Un dispositif sous surveillance
Pas moins de trois rapports encadrent l’application de ce texte de loi :
  • un rapport sur les négociations conduites au sein de l’Organisation de coopération et de développement économiques (OCDE) pour identifier et mettre en œuvre une solution internationale coordonnée destinée à renforcer l’adéquation des règles fiscales internationales aux évolutions économiques et technologiques modernes (TA AN n° 2080, 2018-2019, art. 1er , V) ; son échéance : avant le 30 septembre de chaque année ;
  • un rapport sur les raisons de la non-notification préalable à la Commission européenne de cette taxe (TA AN n° 2080, 2018-2019, art. 1er bis A) ; son échéance : trois mois à compter de la promulgation de la loi ;
  • un rapport sur les résultats de cette nouvelle imposition et son impact économique (TA AN n° 2080, 2018-2019, art. 3) ; son échéance : avant le 30 septembre de chaque année, à compter de 2020.

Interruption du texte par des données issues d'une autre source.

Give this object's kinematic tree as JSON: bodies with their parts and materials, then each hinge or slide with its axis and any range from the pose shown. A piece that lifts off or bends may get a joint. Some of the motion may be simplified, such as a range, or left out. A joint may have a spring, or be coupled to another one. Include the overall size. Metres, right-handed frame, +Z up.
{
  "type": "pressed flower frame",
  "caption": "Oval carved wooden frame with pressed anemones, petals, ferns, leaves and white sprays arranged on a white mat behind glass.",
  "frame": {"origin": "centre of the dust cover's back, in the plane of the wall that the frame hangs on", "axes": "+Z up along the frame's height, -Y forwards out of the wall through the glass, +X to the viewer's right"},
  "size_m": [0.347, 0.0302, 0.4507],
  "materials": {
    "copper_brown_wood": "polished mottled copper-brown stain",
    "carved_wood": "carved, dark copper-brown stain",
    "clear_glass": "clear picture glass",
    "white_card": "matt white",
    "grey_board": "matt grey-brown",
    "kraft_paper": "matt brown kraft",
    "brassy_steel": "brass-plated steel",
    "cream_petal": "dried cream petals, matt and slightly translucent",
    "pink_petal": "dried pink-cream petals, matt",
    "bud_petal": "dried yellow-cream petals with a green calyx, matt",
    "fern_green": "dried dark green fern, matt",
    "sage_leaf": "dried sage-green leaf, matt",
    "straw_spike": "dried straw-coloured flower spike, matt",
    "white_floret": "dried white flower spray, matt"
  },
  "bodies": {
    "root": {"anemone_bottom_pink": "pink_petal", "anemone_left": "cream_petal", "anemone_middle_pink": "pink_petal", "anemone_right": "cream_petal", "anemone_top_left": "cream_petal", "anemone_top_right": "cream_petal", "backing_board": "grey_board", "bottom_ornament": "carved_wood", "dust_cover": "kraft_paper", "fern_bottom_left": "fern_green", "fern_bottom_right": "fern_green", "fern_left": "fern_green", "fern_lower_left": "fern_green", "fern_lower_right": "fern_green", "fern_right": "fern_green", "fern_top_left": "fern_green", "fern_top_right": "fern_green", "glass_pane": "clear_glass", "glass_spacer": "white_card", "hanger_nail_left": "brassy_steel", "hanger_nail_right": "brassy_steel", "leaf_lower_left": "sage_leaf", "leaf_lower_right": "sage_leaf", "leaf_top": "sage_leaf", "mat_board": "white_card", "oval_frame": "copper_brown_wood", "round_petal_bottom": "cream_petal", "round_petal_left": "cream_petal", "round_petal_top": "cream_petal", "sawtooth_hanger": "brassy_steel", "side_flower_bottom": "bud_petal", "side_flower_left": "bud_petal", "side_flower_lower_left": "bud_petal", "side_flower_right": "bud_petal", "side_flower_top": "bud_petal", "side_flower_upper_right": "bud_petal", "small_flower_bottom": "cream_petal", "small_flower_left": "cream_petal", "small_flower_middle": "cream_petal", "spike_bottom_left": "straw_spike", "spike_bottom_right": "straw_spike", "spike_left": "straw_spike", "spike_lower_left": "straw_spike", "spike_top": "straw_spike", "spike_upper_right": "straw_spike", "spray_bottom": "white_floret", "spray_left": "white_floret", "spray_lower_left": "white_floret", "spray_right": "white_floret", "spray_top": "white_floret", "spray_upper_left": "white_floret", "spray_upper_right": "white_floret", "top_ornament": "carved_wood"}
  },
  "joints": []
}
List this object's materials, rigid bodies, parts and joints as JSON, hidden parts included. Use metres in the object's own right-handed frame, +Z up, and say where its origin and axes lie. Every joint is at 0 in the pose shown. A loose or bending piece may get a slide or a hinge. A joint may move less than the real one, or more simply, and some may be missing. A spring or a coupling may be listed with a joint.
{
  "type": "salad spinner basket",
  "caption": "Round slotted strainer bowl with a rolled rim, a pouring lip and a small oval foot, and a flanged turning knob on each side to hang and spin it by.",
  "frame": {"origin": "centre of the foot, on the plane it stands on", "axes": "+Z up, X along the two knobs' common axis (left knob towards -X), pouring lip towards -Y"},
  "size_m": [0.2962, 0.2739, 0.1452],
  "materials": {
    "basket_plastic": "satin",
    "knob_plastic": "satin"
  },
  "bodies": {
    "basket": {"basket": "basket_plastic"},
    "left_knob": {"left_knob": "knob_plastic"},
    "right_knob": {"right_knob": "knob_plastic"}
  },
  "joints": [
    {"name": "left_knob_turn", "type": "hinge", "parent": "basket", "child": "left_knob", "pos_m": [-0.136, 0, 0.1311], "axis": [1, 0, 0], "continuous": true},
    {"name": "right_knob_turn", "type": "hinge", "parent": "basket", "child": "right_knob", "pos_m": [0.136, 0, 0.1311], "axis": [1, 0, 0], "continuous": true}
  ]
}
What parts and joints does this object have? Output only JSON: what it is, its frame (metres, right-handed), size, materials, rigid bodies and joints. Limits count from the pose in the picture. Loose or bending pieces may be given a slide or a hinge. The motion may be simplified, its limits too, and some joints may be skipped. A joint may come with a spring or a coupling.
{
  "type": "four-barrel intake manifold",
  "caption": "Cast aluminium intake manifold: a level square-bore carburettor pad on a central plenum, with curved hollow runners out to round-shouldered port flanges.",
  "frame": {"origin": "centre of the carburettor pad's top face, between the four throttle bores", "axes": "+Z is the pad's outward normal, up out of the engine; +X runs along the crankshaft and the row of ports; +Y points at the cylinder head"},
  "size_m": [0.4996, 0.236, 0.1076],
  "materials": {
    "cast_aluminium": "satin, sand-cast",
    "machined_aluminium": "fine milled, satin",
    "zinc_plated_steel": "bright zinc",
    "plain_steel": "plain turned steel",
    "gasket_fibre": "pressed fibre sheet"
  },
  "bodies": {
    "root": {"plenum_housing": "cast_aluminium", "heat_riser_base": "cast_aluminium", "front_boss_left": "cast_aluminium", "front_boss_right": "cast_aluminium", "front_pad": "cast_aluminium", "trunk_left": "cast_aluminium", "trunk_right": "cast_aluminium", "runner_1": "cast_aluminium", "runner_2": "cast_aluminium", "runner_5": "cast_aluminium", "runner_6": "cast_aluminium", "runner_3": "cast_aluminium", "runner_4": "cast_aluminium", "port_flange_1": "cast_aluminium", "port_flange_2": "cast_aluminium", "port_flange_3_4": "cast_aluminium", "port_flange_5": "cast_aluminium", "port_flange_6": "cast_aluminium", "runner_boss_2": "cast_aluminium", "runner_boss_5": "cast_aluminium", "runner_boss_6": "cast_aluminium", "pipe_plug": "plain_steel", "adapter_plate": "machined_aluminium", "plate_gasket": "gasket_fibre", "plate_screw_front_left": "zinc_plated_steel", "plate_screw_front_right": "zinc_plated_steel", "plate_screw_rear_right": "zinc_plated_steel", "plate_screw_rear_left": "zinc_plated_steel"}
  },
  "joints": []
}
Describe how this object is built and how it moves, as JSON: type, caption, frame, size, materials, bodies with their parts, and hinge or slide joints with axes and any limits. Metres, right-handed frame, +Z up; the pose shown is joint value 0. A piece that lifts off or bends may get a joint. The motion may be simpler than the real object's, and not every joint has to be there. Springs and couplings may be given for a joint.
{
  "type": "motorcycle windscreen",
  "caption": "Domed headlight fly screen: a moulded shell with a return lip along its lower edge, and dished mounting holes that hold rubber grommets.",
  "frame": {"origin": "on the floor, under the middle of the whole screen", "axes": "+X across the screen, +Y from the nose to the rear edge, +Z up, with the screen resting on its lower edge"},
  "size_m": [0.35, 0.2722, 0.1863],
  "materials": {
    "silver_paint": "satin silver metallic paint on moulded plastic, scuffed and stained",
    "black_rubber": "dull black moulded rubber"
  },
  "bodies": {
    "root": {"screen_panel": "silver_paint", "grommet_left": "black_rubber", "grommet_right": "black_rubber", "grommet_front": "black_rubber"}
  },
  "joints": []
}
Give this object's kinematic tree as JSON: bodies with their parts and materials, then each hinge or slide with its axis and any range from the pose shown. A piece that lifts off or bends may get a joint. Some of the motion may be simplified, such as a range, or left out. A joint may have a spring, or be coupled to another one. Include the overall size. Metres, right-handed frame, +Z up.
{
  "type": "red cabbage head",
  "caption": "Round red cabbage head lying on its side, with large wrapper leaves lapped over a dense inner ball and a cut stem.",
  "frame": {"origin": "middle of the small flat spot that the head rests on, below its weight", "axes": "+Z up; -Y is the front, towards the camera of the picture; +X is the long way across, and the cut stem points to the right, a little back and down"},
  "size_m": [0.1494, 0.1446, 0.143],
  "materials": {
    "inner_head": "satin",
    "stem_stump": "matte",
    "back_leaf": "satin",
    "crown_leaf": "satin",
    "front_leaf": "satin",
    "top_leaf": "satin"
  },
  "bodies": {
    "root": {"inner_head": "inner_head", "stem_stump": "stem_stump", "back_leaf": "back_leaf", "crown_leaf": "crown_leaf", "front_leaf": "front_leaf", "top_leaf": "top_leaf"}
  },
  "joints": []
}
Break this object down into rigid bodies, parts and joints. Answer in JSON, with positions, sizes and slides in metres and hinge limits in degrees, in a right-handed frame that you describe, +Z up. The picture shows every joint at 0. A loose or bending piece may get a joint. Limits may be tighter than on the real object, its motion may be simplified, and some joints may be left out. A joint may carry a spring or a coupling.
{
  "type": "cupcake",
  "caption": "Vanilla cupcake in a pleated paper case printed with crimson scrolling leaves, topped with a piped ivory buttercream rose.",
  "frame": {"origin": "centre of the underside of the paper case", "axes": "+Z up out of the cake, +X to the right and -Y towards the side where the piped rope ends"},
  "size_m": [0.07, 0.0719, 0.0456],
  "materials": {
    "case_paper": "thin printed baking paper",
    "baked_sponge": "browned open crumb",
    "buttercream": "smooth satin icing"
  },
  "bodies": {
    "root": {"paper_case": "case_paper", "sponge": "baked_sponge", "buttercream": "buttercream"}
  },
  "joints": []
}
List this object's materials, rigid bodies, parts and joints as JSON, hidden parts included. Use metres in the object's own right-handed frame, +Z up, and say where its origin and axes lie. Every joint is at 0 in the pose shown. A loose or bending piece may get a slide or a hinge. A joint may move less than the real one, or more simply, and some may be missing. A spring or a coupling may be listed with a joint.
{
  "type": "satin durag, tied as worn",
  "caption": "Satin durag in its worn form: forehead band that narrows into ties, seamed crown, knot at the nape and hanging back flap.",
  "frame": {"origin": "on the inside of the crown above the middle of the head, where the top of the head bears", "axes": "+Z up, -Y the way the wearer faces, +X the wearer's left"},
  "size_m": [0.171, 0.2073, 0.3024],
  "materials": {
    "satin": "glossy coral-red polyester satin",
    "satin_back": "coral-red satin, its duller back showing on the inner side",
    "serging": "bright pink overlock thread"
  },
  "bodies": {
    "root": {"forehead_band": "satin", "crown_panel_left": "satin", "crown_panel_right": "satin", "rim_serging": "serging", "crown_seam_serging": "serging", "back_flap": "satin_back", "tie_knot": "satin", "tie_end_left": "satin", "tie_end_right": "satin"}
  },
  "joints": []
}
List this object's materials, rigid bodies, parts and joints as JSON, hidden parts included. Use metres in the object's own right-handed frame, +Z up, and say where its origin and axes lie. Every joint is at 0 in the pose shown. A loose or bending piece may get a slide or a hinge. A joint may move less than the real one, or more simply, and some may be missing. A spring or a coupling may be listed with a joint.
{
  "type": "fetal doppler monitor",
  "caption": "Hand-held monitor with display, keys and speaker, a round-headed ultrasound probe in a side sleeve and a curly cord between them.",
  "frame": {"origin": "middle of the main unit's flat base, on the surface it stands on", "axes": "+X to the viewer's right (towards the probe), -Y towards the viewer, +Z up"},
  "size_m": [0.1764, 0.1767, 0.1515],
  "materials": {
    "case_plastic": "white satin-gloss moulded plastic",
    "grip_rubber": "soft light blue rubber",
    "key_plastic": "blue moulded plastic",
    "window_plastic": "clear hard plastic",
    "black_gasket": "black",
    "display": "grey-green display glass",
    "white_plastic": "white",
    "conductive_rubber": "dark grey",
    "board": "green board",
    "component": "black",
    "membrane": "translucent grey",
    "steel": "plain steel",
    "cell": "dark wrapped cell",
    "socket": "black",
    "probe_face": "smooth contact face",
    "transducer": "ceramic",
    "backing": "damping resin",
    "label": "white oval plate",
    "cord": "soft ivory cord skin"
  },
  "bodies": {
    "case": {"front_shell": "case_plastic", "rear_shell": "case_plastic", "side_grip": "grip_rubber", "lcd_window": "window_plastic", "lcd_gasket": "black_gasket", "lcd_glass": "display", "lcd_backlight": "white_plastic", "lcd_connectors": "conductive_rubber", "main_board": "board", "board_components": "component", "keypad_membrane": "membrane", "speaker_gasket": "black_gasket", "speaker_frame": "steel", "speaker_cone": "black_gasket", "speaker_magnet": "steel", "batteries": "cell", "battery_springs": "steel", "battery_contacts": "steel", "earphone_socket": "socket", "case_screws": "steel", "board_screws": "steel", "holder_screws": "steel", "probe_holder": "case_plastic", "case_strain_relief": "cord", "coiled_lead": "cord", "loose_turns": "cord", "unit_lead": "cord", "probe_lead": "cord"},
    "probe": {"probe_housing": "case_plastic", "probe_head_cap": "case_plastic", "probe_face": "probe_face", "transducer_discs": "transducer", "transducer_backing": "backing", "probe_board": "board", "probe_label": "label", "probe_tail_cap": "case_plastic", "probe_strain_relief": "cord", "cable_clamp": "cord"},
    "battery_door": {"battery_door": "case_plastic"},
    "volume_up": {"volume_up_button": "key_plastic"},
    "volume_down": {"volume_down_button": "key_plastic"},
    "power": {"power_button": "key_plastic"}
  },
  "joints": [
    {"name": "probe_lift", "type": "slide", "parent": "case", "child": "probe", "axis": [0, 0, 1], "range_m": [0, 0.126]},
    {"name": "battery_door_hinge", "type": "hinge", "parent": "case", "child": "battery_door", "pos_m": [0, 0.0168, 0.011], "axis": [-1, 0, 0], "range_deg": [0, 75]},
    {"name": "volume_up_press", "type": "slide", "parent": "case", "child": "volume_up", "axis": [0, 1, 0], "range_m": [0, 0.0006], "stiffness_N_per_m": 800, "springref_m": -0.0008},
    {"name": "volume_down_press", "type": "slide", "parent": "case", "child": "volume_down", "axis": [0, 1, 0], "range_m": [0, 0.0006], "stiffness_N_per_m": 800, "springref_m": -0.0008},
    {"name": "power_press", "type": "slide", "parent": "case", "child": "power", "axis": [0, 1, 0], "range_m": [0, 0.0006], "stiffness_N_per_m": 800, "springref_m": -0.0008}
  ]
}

Un entre-deux, c’est finalement ce qu’est cette nouvelle taxe. La grande étape, ce sera bien entendu la prise de position de l’OCDE (v. Fiscalité du numérique : un pas important franchi par l’OCDE, Actualités du droit, 3 juin 2019), avec cette précision  optimiste ou réaliste, selon les opinions, que le terme de ces travaux pourrait intervenir en 2020.